Bzzzz. Wrong answer.

“What happens in the book?”
“Uh…well…a lot.  A lot of things happen.  Yes.  Stuff.”
Oh, very illuminating there.

“Could you tell me about the characters?”
“You see, there is a girl who isn’t a girl and a man whose hands burn her and the voice in her head and…”
Snore.  Could you be just a bit more random?

“Are there any vampires in it?”
BANG (sound of head hitting convention table.)
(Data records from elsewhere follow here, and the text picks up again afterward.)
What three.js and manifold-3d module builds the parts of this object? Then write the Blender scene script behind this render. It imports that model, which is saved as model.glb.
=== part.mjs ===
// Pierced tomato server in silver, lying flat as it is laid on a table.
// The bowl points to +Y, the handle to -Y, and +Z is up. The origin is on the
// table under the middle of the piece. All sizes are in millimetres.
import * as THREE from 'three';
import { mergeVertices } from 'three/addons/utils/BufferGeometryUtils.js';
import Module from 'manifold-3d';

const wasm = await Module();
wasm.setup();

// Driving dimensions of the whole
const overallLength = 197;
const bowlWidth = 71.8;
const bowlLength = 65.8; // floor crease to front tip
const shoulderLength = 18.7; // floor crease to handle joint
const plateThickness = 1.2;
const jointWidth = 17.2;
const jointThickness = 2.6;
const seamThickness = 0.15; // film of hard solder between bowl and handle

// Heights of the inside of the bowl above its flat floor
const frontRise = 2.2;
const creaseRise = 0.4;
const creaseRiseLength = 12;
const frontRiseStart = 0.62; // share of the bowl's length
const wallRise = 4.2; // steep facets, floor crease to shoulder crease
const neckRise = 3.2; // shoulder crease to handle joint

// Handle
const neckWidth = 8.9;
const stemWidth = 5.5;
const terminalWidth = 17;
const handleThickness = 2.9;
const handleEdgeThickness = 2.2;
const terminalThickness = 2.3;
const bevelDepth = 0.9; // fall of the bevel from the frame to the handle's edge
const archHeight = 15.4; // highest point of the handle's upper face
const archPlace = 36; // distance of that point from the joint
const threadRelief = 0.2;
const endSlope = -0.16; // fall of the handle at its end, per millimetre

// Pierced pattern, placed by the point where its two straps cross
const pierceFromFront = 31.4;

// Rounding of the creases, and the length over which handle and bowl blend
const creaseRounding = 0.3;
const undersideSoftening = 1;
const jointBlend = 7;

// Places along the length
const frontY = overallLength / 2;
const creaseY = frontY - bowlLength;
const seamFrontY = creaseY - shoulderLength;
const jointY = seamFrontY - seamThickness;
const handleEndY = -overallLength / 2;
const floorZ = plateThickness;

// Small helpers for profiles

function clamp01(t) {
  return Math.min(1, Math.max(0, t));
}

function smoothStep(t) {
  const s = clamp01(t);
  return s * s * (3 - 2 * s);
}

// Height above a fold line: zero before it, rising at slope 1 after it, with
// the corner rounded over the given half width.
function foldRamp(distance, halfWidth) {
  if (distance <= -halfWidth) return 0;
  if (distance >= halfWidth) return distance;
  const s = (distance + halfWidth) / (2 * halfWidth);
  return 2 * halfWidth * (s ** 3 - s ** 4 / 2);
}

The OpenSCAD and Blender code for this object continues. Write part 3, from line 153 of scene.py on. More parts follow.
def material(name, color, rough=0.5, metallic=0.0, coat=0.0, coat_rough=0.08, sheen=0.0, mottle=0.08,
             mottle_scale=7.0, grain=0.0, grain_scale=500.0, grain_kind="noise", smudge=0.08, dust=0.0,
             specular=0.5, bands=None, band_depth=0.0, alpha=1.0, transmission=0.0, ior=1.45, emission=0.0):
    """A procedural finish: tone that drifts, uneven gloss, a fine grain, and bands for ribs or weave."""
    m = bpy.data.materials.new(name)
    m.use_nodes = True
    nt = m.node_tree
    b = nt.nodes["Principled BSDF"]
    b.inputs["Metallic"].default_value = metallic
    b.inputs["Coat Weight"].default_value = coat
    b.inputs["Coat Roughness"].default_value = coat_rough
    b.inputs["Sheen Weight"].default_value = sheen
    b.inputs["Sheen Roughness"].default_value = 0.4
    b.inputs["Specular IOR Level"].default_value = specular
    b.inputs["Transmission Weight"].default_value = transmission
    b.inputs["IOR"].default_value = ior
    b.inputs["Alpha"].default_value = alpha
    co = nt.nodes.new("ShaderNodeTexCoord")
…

Sitting at conventions, selling my hand-made hats and toys, I decided one day to set “Tales of the Goddessi” out on the table, just for a lark.  Some customers would thumb through it, looking for pictures, and go away disappointed.  A few flipped to the middle, creased their brows, and muttered over ‘long words’, which made me rethink my day job in education.  Others asked the above questions, which I was wholly unprepared to answer, save the ‘vampire’ one, as I’ve a reserve of ‘why vampires are the least interesting monsters ever!’ rants.  But a few were able to wheedle out of me a semi-coherent answer to the question ‘what is Tales of the Goddessi about’, much as I hope to provide here.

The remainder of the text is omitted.